# New member needs advice on home theater



## fe504 (Jun 14, 2012)

Hi all , I am a new member and have been learning quite a bit here . 
I am currently building a house and will have a room dedicated to a HT . The room is 12'8" W x 16'2"L with 10' ceiling with 1 window that will have a curtain that can be closed to block out all light.
The guy my contractor is using recommends I get a JVC DLA RS45U projector with a Vutec 
Lectric II 123" screen .
I am asking for any feedback and thoughts . If you all think this will be ideal equipment for the room or maybe have any alternative suggestions I would certainly appreciate any input . Thanks in advance for any help.


----------



## hjones4841 (Jan 21, 2009)

First, welcome to HTS!

I have not had any experience with JVC projectors, but they are well known in the industry for being first rate. Mine is a Sony with a Carada screen.
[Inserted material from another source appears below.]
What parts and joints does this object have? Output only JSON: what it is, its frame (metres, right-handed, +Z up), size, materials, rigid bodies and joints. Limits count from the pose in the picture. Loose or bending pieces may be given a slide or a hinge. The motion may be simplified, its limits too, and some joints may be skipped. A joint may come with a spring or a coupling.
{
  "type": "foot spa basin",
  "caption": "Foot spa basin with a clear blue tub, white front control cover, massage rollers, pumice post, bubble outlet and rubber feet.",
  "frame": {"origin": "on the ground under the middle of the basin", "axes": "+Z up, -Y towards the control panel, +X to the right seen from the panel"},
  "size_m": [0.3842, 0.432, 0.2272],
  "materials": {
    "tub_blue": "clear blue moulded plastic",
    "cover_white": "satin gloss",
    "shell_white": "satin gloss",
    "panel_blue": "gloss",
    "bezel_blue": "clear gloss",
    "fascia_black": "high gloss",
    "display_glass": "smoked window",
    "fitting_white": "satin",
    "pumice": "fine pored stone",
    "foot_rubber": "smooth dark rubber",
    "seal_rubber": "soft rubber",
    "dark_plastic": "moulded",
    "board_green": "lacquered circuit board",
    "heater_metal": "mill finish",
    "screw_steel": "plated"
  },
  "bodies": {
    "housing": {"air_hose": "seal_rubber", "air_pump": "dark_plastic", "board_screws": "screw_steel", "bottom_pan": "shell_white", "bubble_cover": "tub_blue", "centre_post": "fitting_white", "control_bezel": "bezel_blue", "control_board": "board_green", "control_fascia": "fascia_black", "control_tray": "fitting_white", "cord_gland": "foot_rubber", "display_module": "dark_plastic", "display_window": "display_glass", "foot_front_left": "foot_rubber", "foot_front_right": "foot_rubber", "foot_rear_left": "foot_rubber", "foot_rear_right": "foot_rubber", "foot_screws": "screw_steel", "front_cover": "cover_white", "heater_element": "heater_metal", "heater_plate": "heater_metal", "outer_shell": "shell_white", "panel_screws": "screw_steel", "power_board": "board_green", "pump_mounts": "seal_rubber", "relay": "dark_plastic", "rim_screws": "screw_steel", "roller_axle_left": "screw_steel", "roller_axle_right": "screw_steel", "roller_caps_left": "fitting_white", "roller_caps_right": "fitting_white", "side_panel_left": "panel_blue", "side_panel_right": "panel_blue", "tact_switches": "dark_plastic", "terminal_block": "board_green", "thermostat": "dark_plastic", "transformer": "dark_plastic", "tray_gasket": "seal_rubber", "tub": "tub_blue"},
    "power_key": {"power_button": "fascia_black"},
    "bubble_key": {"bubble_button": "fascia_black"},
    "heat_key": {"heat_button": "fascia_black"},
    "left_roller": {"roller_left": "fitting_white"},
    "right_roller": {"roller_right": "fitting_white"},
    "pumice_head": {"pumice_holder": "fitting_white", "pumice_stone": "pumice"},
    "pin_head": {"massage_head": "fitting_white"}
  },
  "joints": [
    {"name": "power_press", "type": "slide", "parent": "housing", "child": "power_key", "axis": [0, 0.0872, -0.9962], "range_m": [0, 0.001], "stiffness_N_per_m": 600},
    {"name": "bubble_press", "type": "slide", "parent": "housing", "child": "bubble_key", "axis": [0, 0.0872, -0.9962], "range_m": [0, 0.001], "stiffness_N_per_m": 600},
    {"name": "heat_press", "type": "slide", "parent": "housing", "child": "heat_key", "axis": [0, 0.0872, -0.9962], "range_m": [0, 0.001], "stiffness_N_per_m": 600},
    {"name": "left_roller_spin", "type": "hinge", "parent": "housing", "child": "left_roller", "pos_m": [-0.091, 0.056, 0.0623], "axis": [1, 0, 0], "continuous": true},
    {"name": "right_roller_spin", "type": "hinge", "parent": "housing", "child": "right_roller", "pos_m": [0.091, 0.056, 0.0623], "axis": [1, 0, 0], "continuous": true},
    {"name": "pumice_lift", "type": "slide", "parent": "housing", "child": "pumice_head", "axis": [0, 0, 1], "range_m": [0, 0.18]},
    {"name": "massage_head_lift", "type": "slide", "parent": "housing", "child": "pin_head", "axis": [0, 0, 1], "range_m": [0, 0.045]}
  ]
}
What color scheme are you considering? Ideally, black out is best for a projector, but is not visually appealing. Do try to avoid light colors at least on the wall - that will reflect light from your screen. Lighter carpet is OK, but I recently replaced mine with a dark gray and it did make a small difference in reflected light.

Also, pay attention to windows - you will need to control light in the HT or your image will be washed out. Look for "black out" curtains. I have black ones that I bought from Amazon that do an amazing job in blocking light.
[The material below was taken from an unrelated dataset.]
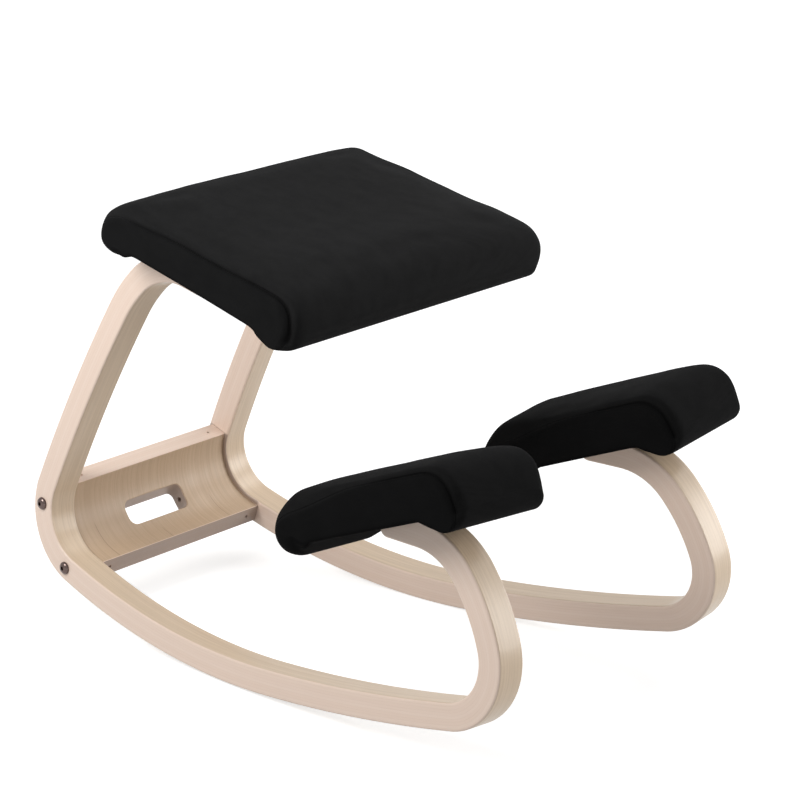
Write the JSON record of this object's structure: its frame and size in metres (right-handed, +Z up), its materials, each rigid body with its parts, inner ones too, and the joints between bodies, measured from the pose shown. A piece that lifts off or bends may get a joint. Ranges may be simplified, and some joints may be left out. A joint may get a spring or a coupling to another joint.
{
  "type": "kneeling chair",
  "caption": "Kneeling chair on bent-laminated rocker runners, with a sloping seat, shin pads and a bent cross panel with a handle slot.",
  "frame": {"origin": "on the floor, on the chair's centre plane, at the middle of the runners' depth", "axes": "+Z up, +Y towards the back of the chair, +X to the right as seen from the front, as in the nodes' names"},
  "size_m": [0.482, 0.721, 0.5174],
  "materials": {
    "runner_wood": "clear satin lacquer on pale birch or beech laminate",
    "panel_wood": "clear satin lacquer on pale bent laminate",
    "black_fabric": "matt tightly woven wool-like upholstery cloth",
    "base_cloth": "thin non-woven cloth",
    "foam": "moulded flexible foam",
    "board": "bare moulded plywood",
    "dark_steel": "dark nickel plate",
    "zinc_steel": "zinc plate"
  },
  "bodies": {
    "root": {"runner_right": "runner_wood", "runner_left": "runner_wood", "cross_panel": "panel_wood", "panel_bolts": "dark_steel", "panel_inserts": "zinc_steel", "seat_bolts": "zinc_steel", "seat_washers": "zinc_steel", "seat_t_nuts": "zinc_steel", "knee_bolts": "zinc_steel", "knee_washers": "zinc_steel", "knee_t_nuts": "zinc_steel", "seat_cover": "black_fabric", "seat_base_cloth": "base_cloth", "seat_foam": "foam", "seat_shell": "board", "knee_cover_right": "black_fabric", "knee_base_cloth_right": "base_cloth", "knee_foam_right": "foam", "knee_shell_right": "board", "knee_cover_left": "black_fabric", "knee_base_cloth_left": "base_cloth", "knee_foam_left": "foam", "knee_shell_left": "board"}
  },
  "joints": []
}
Keep asking questions - lots of good help here that will offer good advice from our experiences.


----------



## bpape (Sep 14, 2006)

Not familiar with that screen but the JVC PJ is very nice. Great colors and detail, good black levels, very smooth, almost CRT like picture.


----------



## fe504 (Jun 14, 2012)

Thanks hjones and Bpape for the advice and you thoughts. The walls will be gold and the one window will be blacked out. I may change my screen to a less expensive 
FAVI 16:9/120-Inch Electric Projector Screen (HD-120) , I have not seen any negative reviews on it and it is $279 on amazon , do you all have any thoughts on this screen?


----------



## fitzwaddle (Aug 25, 2010)

No experience with those screens, but I do have a JVC projector - RS-20, a few years older than the model you're looking at, and I am very happy with it. Accurate colors, nice black levels; one complaint is it is not great with slow pans. The RS-20 is 2D only - I have heard that the newer JVCs that support 3D are not great at 3D compared to competition, so if 3D is a priority, I'd suggest reading up on that projector's 3D performance before buying.


----------